If it’s the general consensus by evangelical theologians that Scripture declares worship is central to life and living, one of the top priorities for Church and mission leaders should be intentional training and discipling of worship leadership.

The renewed emphasis on worship by the evangelical church should compel church leaders to focus on the multiplication of spiritually deepening, artistically skilled worship leadership ready to serve the myriad of opportunities existing today in the Church and its mission mandates. As a result, and as a cause, there exist some very large needs in the North American Church today, especially in the area of matters related to worship.

Three needs that relate directly to this observation are . . .

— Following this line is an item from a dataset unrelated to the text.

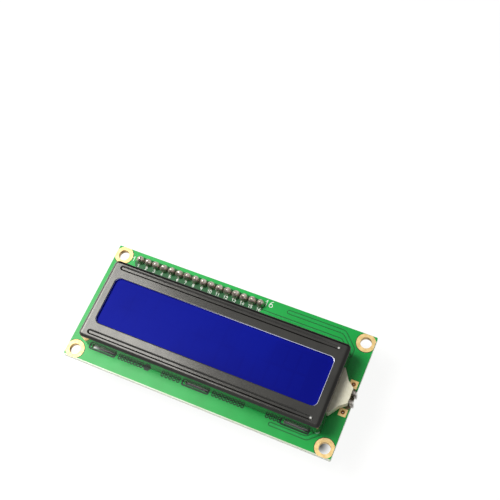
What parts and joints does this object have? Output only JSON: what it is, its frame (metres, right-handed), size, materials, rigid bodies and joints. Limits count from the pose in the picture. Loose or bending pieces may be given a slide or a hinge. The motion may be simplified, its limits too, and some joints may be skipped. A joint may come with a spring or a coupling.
{
  "type": "character lcd module",
  "caption": "Character display module: blue glass display in a folded black bezel on a green board, with a black adapter board behind on its pin row.",
  "frame": {"origin": "centre of the four mounting holes, on the main board's front face", "axes": "+Z out of the display, +Y towards the pin row, +X to the right seen from the front"},
  "size_m": [0.0804, 0.036, 0.0175],
  "materials": {
    "board_green": "smooth green solder mask over fibreglass",
    "ring_gold": "tinned gold-coloured plating",
    "plated_gold": "gold plating",
    "bare_gold": "dull gold plating",
    "bezel_black": "satin black coating on folded steel",
    "display_blue": "glossy film, deep blue with the display off",
    "clear_glass": "clear",
    "rear_film": "grey film",
    "contact_rubber": "soft striped rubber",
    "white_film": "matt white",
    "guide_white": "milky acrylic",
    "lamp_body": "milky",
    "tinned_metal": "tinned",
    "solder": "bright solder",
    "gold_pin": "gold flash",
    "header_black": "moulded black plastic",
    "epoxy_black": "smooth black epoxy",
    "resistor_black": "glazed black",
    "board_black": "smooth black solder mask over fibreglass",
    "chip_black": "fine moulded black",
    "trimmer_blue": "moulded blue plastic",
    "rotor_metal": "plated",
    "lamp_white": "milky white",
    "capacitor_tan": "tan ceramic"
  },
  "bodies": {
    "module": {"main_board": "board_green", "mounting_rings": "ring_gold", "backlight_lands": "plated_gold", "tab_lands": "bare_gold", "bare_lands": "bare_gold", "bezel": "bezel_black", "front_polarizer": "display_blue", "front_glass": "clear_glass", "rear_glass": "clear_glass", "rear_polarizer": "rear_film", "upper_contact_strip": "contact_rubber", "lower_contact_strip": "contact_rubber", "diffuser_film": "white_film", "light_guide": "guide_white", "reflector_tray": "white_film", "backlight_lamp": "lamp_body", "backlight_leads": "tinned_metal", "lead_solder": "solder", "row_pins": "gold_pin", "row_strip": "header_black", "row_front_solder": "solder", "row_rear_solder": "solder", "controller_dome": "epoxy_black", "driver_dome": "epoxy_black", "board_resistors": "resistor_black", "board_resistor_ends": "solder", "link_solder": "solder", "adapter_board": "board_black", "expander_body": "chip_black", "expander_leads": "tinned_metal", "expander_lands": "solder", "trimmer_body": "trimmer_blue", "trimmer_pins": "tinned_metal", "jumper_base": "header_black", "jumper_pins": "gold_pin", "bus_base": "header_black", "bus_pins": "gold_pin", "transistor_body": "chip_black", "transistor_leads": "tinned_metal", "power_lamp": "lamp_white", "power_lamp_ends": "solder", "chip_capacitor": "capacitor_tan", "chip_capacitor_ends": "solder", "adapter_resistors": "resistor_black", "adapter_resistor_ends": "solder", "address_lands": "solder", "adapter_joints": "solder"},
    "rotor": {"trimmer_rotor": "rotor_metal"},
    "jumper": {"jumper_cap": "header_black", "jumper_contact": "tinned_metal"}
  },
  "joints": [
    {"name": "trimmer_turn", "type": "hinge", "parent": "module", "child": "rotor", "pos_m": [-0.0243, 0.0093, -0.0105], "axis": [0, 0, 1], "range_deg": [-120, 120]},
    {"name": "jumper_pull", "type": "slide", "parent": "module", "child": "jumper", "axis": [1, 0, 0], "range_m": [0, 0.005]}
  ]
}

  1. The Church lacks specialized worship leadership.
  2. The  existing Church and missions leadership currently initiates very little intentional, specialized discipleship of worship leadership.
  3. As a result, few artistic Christians laboring in the worship arts arena receive adequate, intentional, and specialized worship-ministry or personal-worship discipling.

The Place of Worship

Worship is central in all of life because God is supreme. But North American Protestant churches and the Christians who attend them do not seem to demonstrate that reality in their worship practices, or the way they seem to be engaging the communities around them.

Consider the following: If public and private worship were actually central in the life of the gathered Church, then maybe Christians lives would look significantly different than those lives outside the church. Perhaps our churches would be noticeably more vital and North American church attendance would be increasing. In reality, attendance in the American Evangelical community is on the decline.

Could it be that because of our own perception of God’s mandate for worship that many churches that claim to be evangelistic aren’t? Or, that the children of churched families should embrace a solidly biblical worldview, but they don’t. It’s critical and essential that the evangelical church begin to place more emphasis on the role of biblical worship in its church services.